Submitted by teh on July 24, 2014

Its typical Slate disinformation. So Hamas and Iran are "complicated" with Al-Qaeda. But the US, whose FSA rebels are fighting alongside Al-Qaeda as I write and which used Al-Qaeda as shocktroops for the NATO invasion of Libya,is an "enemy" of Al-Qaeda. As is Turkey, whose division of labor it to provides safe havens for this loyal part of the insurgency. And most ridiculously Saudi Arabia, whose "private donors" fund Al-Qaeda franchises along with other GCC contries, is portrayed as a clear cut "enemy" of Al-Qaeda. But, no, Iran is the real collaborator with Al-Qaeda groups here.

ocelot

9 years 8 months ago

In reply to by libcom.org

Submitted by ocelot on July 25, 2014

Astounding that supposedly non-cretinous sources still get away with obscuring the essentially violently sectarian anti-Shia nature of Al Qa'ida and associated Salafist jihadis.

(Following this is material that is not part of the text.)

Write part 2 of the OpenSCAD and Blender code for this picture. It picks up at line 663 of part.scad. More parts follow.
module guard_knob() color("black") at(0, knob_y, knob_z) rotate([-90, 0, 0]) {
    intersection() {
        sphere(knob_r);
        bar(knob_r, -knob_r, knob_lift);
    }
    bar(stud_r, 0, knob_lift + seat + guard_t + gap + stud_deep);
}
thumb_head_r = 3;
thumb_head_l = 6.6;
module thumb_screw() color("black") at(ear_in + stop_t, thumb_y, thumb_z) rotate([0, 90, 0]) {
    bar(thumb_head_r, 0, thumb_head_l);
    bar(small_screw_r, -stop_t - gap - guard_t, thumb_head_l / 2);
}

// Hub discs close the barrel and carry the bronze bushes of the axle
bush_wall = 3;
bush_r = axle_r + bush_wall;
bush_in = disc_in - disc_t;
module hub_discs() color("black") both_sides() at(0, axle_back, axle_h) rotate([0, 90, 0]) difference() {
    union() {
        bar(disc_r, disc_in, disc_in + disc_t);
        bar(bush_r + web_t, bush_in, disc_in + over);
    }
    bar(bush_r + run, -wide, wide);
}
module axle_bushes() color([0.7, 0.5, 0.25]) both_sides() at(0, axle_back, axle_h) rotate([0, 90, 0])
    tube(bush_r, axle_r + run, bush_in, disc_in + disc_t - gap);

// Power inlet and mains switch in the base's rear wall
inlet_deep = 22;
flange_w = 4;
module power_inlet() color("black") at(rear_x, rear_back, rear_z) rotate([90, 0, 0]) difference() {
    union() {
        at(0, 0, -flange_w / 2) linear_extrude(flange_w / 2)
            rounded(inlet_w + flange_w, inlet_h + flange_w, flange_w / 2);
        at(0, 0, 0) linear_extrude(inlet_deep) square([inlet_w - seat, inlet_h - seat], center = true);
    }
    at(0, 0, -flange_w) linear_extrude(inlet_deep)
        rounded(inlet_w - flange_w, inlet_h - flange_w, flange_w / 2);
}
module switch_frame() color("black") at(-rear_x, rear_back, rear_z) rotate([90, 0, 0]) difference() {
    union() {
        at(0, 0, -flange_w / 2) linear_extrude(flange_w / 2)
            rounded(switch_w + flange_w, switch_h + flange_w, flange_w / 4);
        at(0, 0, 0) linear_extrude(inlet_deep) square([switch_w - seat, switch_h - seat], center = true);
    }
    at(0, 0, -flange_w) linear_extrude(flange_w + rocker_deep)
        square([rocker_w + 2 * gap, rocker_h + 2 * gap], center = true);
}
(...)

Still, I guess to racists all muslims are one undifferentiated mass.

Whatever.

Interesting Gallup poll on US public attitudes to the current onslaught.
Vox: Poll: What Americans think about the Israel-Gaza crisis

Ed

9 years 8 months ago

In reply to by libcom.org

Submitted by Ed on July 25, 2014

Some faint glimmer of hope?

We are Israeli reservists. We refuse to serve.

Whenever the Israeli army drafts the reserves — which are made up of ex-soldiers — there are dissenters, resisters, and AWOLers among the troops called to war. Now that Israel has sent troops to Gaza again and reserves are being summoned to service, dozens are refusing to take part.

And also this bit:

We were soldiers in a wide variety of units and positions in the Israeli military—a fact we now regret, because, in our service, we found that troops who operate in the occupied territories aren’t the only ones enforcing the mechanisms of control over Palestinian lives. In truth, the entire military is implicated. For that reason, we now refuse to participate in our reserve duties, and we support all those who resist being called to service.

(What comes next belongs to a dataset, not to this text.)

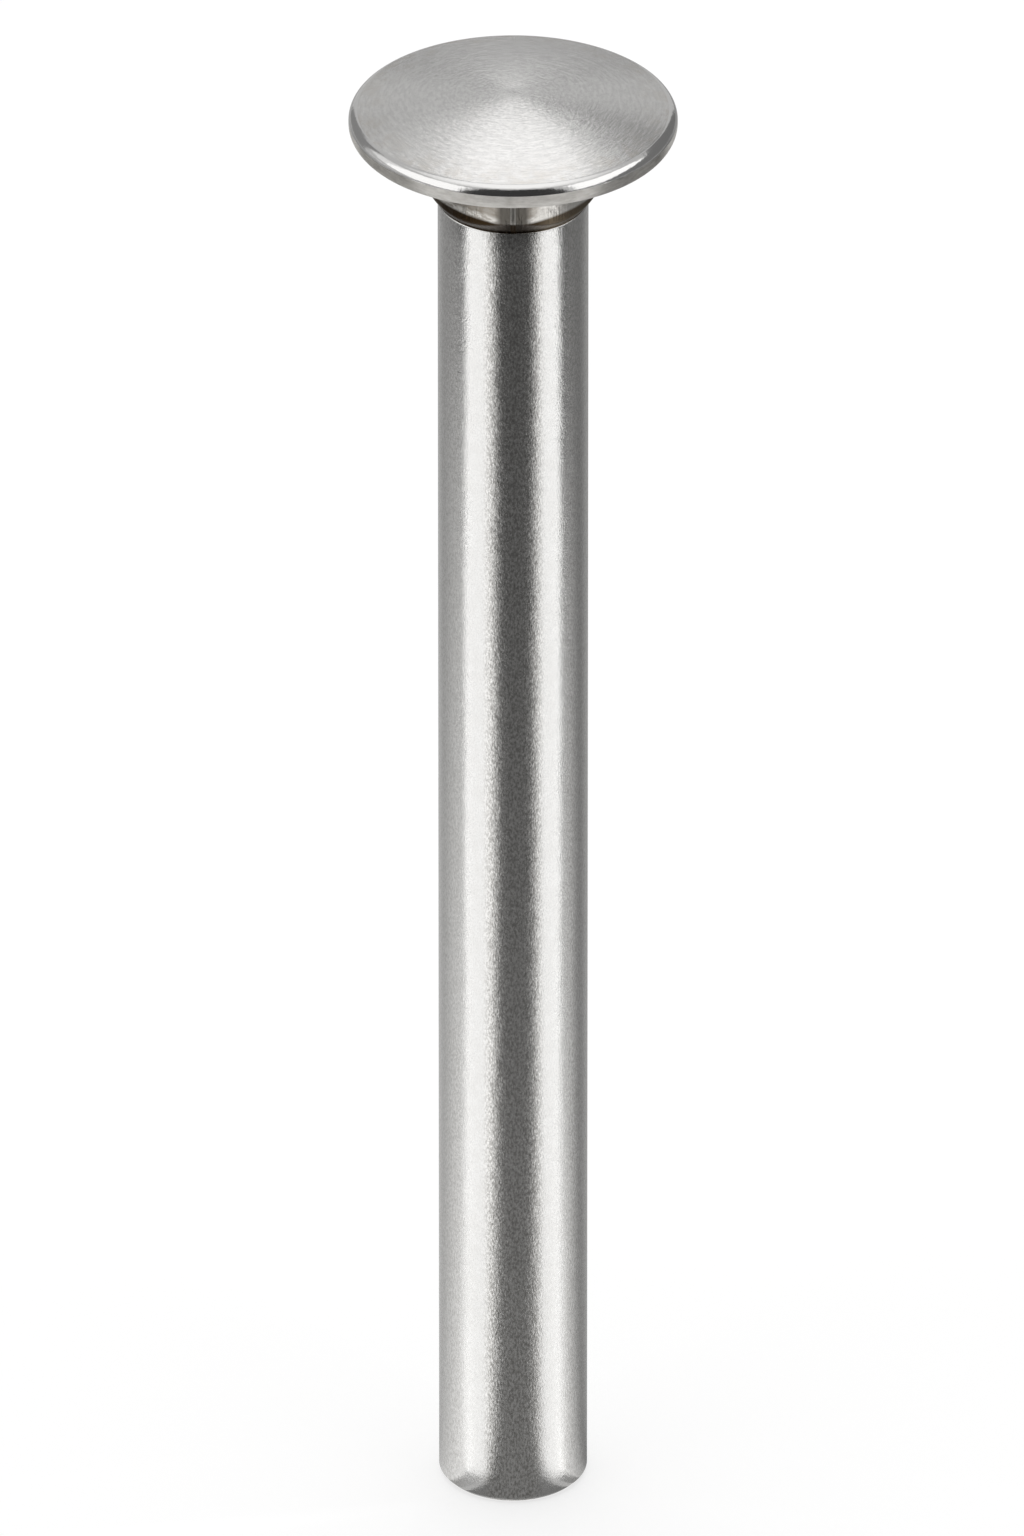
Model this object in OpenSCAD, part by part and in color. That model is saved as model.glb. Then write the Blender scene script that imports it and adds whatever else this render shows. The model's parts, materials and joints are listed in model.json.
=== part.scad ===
// Carriage bolt with a round head and a square neck, forged from one bar.
// It stands on the flat end of its shank, head up, with its axis along +Z
// and its origin at the centre of that flat end.

/* [Shank] */
// Diameter of the plain shank
shank_d = 12.4; // [6:0.05:20]
// Length from the bearing face under the head to the flat end
grip_l = 127; // [40:1:250]
// Chamfer around the flat end, the same across as along
end_chamfer = 0.5; // [0.1:0.05:2]

/* [Neck] */
// How far the middle of each side of the neck stands out past the shank
neck_step = 0.325; // [0.05:0.025:1]
// Length of the neck, from the bearing face to the shank
neck_l = 5.9; // [4:0.1:16]
// Radius of the slight outward crown of each side of the neck
neck_side_r = 12.2; // [12:0.1:100]
// How much the neck's four corners are blunted
corner_blunt = 0.06; // [0.02:0.01:0.5]
// Slope of the taper under the neck's corners, measured from the axis
neck_taper = 40; // [25:1:55]
// Rounding of the shoulder where the shank meets the neck
shoulder_r = 0.15; // [0.05:0.05:0.5]

/* [Head] */
// Diameter of the head
head_d = 27.05; // [22:0.05:50]
// Height of the head, from its bearing face to the top of its crown
head_h = 3.95; // [3:0.05:10]
// Height of the straight band around the head's edge
edge_band = 0.25; // [0.1:0.05:1]
// Rounding from the band up to the crown
edge_top_r = 0.95; // [0.2:0.05:1.5]
// Rounding from the band down to the bearing face
edge_under_r = 1.15; // [0.1:0.05:1.5]

/* [Hidden] */
$fn = 96;

shank_r = shank_d / 2;
head_r = head_d / 2;

// Each side of the neck is part of a large circle around a point behind the axis.
// Two neighbouring circles cross at the neck's sharp corner.
neck_half_w = shank_r + neck_step;
side_setback = neck_side_r - neck_half_w;
sharp_corner_r = sqrt(pow(neck_side_r, 2) - pow(side_setback, 2) / 2)
    - side_setback / sqrt(2);
corner_r = sharp_corner_r - corner_blunt;

// The shank ends where the neck's taper starts, one shoulder rounding further in.
shank_top = grip_l - neck_l;
taper_foot_r = shank_r - shoulder_r;
taper_head_r = taper_foot_r + neck_l * tan(neck_taper);

// The crown is part of a ball that runs smoothly into the rounding at its edge.
band_top = edge_under_r + edge_band;
rounding_x = head_r - edge_top_r;
crown_rise = head_h - band_top;
crown_r = (pow(rounding_x, 2) + pow(crown_rise, 2) - pow(edge_top_r, 2))
    / (2 * (crown_rise - edge_top_r));
crown_edge_x = rounding_x * crown_r / (crown_r - edge_top_r);

// A circle in the plane of a section, at x from the axis and y up.
module round_at(x, y, r) {
    translate([x, y]) circle(r);
}

// Half of the head's section, standing on its bearing face.
module head_section() {
    square([head_r - edge_under_r, band_top]);
    round_at(head_r - edge_under_r, edge_under_r, edge_under_r);
    translate([0, edge_under_r]) square([head_r, edge_band]);
    round_at(rounding_x, band_top, edge_top_r);
    translate([0, edge_under_r]) intersection() {
        round_at(0, head_h - edge_under_r - crown_r, crown_r);
        square([crown_edge_x, head_h - edge_under_r]);
    }
}

module head() {
    translate([0, 0, grip_l]) rotate_extrude() head_section();
}

// The neck's section: four crowned sides, with a blunted corner on each axis.
module neck_section() {
    intersection() {
        circle(corner_r);
        intersection_for (turn = [45 : 90 : 315])
            rotate(turn) translate([-side_setback, 0]) circle(neck_side_r);
    }
}

// The neck stands out past the shank all round, so a cone tapers it down to it.
module neck() {
    translate([0, 0, shank_top]) intersection() {
        linear_extrude(neck_l) neck_section();
        cylinder(h = neck_l, r1 = taper_foot_r, r2 = taper_head_r);
    }
}

// Half of the shank's section, from the chamfered flat end to the shoulder.
module shank_section() {
    shoulder_z = shank_top - shoulder_r;
    polygon([
        [0, 0],
        [shank_r - end_chamfer, 0],
        [shank_r, end_chamfer],
        [shank_r, shoulder_z],
        [0, shoulder_z]
    ]);
    translate([0, shoulder_z]) square([taper_foot_r, shoulder_r]);
    round_at(taper_foot_r, shoulder_z, shoulder_r);
}

module bolt() {
    color("silver") union() {
        head();
        neck();
        rotate_extrude() shank_section();
    }
}

bolt();
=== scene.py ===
# %% [markdown]
# # A carriage bolt in bare steel
#
# A carriage bolt is one forging: a low domed head, a short square neck that stops it from
# turning in its hole, and a plain round shank. There is only one piece here, so everything
# depends on two things: edges that are slightly round, as real edges are, and steel whose
# finish changes from the brushed crown to the polished edge to the satin shank.
#
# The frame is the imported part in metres, standing on its flat end with its axis along +Z.
# Nothing in it is moved. Its box gives the main sizes.

# %% Load the frame and a way to read its box
import json
import math
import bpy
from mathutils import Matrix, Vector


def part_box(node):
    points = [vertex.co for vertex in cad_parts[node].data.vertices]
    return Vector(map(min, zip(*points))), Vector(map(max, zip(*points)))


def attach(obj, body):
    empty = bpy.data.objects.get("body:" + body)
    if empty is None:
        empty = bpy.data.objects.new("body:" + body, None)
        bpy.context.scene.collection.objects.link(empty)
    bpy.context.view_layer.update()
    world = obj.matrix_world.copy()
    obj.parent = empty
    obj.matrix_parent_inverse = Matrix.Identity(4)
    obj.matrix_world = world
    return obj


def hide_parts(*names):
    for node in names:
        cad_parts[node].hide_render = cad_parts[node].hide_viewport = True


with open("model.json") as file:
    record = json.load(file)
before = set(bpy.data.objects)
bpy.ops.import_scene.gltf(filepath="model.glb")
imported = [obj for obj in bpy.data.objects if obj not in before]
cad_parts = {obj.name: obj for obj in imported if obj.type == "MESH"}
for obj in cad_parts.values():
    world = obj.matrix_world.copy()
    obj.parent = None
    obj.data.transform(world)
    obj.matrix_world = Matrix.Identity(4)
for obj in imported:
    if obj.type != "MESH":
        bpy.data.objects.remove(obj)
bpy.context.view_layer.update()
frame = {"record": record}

from types import SimpleNamespace

import bpy
import numpy as np
from mathutils import Vector

# %% [markdown]
# ## Sizes from the frame
#
# On the real bolt the shank's diameter drives everything else. Here the sizes could be
# typed in again, but then they could drift from the part. So the main ones are read: the
# part's box gives the head's diameter and the total height, and its mounts give the shank's
# radius and the height of the face that the head is drawn down on.

# %% Read the main sizes
MM = 0.001
mounts = {mount["name"]: mount for mount in frame["record"]["mounts"]}
bolt_low, bolt_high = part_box("bolt")

shank_r = mounts["shank"]["dims"]["r_mm"] * MM
head_r = min(-bolt_low[0], -bolt_low[1], bolt_high[0], bolt_high[1])
top_z = bolt_high[2]
bearing_z = mounts["bearing_face"]["pos_m"][2]
print("head", 2 * head_r, "across, shank", 2 * shank_r, "across, total height", top_z)

# %% [markdown]
# ## Sizes of the small features
#
# The chamfer, the neck's crown and taper and the roundings of the head's edge aren't in the
# frame as numbers, so they repeat the part's source. With the same values the visual mesh
# lies on the exact solid.

# %% Repeat the small sizes
end_chamfer = 0.5 * MM
neck_l = 5.9 * MM
neck_step = 0.325 * MM
neck_side_r = 12.2 * MM
corner_blunt = 0.06 * MM
neck_taper = math.radians(40)
shoulder_r = 0.15 * MM
edge_band = 0.25 * MM
edge_top_r = 0.95 * MM
edge_under_r = 1.15 * MM
shank_top = bearing_z - neck_l
print("the neck reaches from", shank_top, "to", bearing_z)

# %% [markdown]
# ## The outline as corners with a rounding
#
# A turned or forged edge is never perfectly sharp, and it is the small rounding that catches
# the light and tells the eye that this is metal. A bevel modifier could round the finished
# mesh, but it gives every edge the same rounding. So the outline is given as a few corners,
# each with its own radius, and one function lays an arc into every corner. The arc touches
# both lines, so the surface runs smoothly from one to the next.

# %% Lay an arc into each corner of an outline
ARC_STEPS = 6


def rounded(corners):
    """The outline through (x, z, radius) corners, with an arc of that radius in each."""
    points = [np.array(corners[0][:2])]
    for before, corner, after in zip(corners, corners[1:], corners[2:]):
        here = np.array(corner[:2])
        back = np.array(before[:2]) - here
        ahead = np.array(after[:2]) - here
        back /= np.linalg.norm(back)
        ahead /= np.linalg.norm(ahead)
        half_angle = math.acos(np.clip(back @ ahead, -1, 1)) / 2
        middle = (back + ahead) / np.linalg.norm(back + ahead)
        centre = here + middle * corner[2] / math.sin(half_angle)
        start = here + back * corner[2] / math.tan(half_angle) - centre
        finish = here + ahead * corner[2] / math.tan(half_angle) - centre
        sweep = math.pi - 2 * half_angle
        for part in np.linspace(0, 1, ARC_STEPS + 1):
            mix = math.sin((1 - part) * sweep) * start + math.sin(part * sweep) * finish
            points.append(centre + mix / math.sin(sweep))
    points.append(np.array(corners[-1][:2]))
    return points


print("each rounding has", ARC_STEPS + 1, "points")

# %% [markdown]
# ## The neck's section
#
# The neck is a square whose sides bulge a little. Each side is part of a large circle, and
# the corner is where two of them cross, blunted by a narrow land. Measured from the axis,
# the radius of that section is a short formula of the angle. A soft minimum joins the
# pieces, because a hard one would leave a razor edge that no forging has.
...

The Israeli Army, a fundamental part of Israelis’ lives, is also the power that rules over the Palestinians living in the territories occupied in 1967. As long as it exists in its current structure, its language and mindset control us: We divide the world into good and evil according to the military’s categories; the military serves as the leading authority on who is valued more and who less in society — who is more responsible for the occupation, who is allowed to vocalize their resistance to it and who isn’t, and how they are allowed to do it. The military plays a central role in every action plan and proposal discussed in the national conversation, which explains the absence of any real argument about non-military solutions to the conflicts Israel has been locked in with its neighbors.

The Palestinian residents of the West Bank and Gaza Strip are deprived of civil rights and human rights. They live under a different legal system from their Jewish neighbors. This is not exclusively the fault of soldiers who operate in these territories. Those troops are, therefore, not the only ones obligated to refuse. Many of us served in logistical and bureaucratic support roles; there, we found that the entire military helps implement the oppression of the Palestinians.

pgh2a

9 years 8 months ago

In reply to by libcom.org

Submitted by pgh2a on July 29, 2014

From what I've read Hamas doesn't want a two-state solution, but it states it is willing to agree to a ten year truce (which has it's own history and custom in Islam, including when it can be broken). Their stated goal is still to rid the Middle East of the Jewish state and population and establish an Islamic government. Its charter does call for killing not just Zionists but Jews. Hamas has not amended it. Thankfully I think a majority of Palestinians would be more reasonable and if I were Israel I would still take than ten year truce but it certainly poses problems. Of course I don't think the current Israeli government really a) wants a real peace agreement or b) thinks it is possible at this time.

ocelot

9 years 7 months ago

In reply to by libcom.org

Submitted by ocelot on August 22, 2014

Al Monitor: Did Bibi choose to preserve Hamas to avoid talks with Abbas?

Answer: Yes. Obviously.

But it's useful to have a Kadima MK (Israel Hasson) saying it

[...]I can’t think of any other explanation for the way the IDF [Israel Defense Forces] has acted in keeping with orders from the political echelon. I would like someone to please explain why the IDF didn’t continue advancing another half a kilometer [0.3 miles] into Gaza after finishing up with the tunnels, so as to force Hamas to start folding up its flags. All of that was possible, but someone didn’t want to make Hamas any weaker than it already is, because that same someone only wanted to strike at it in a limited way. This was meant to avoid a situation in which Hamas would be weakened in a way that would strengthen Abbas, turning him into the address for finding a solution. We stopped intentionally when we did.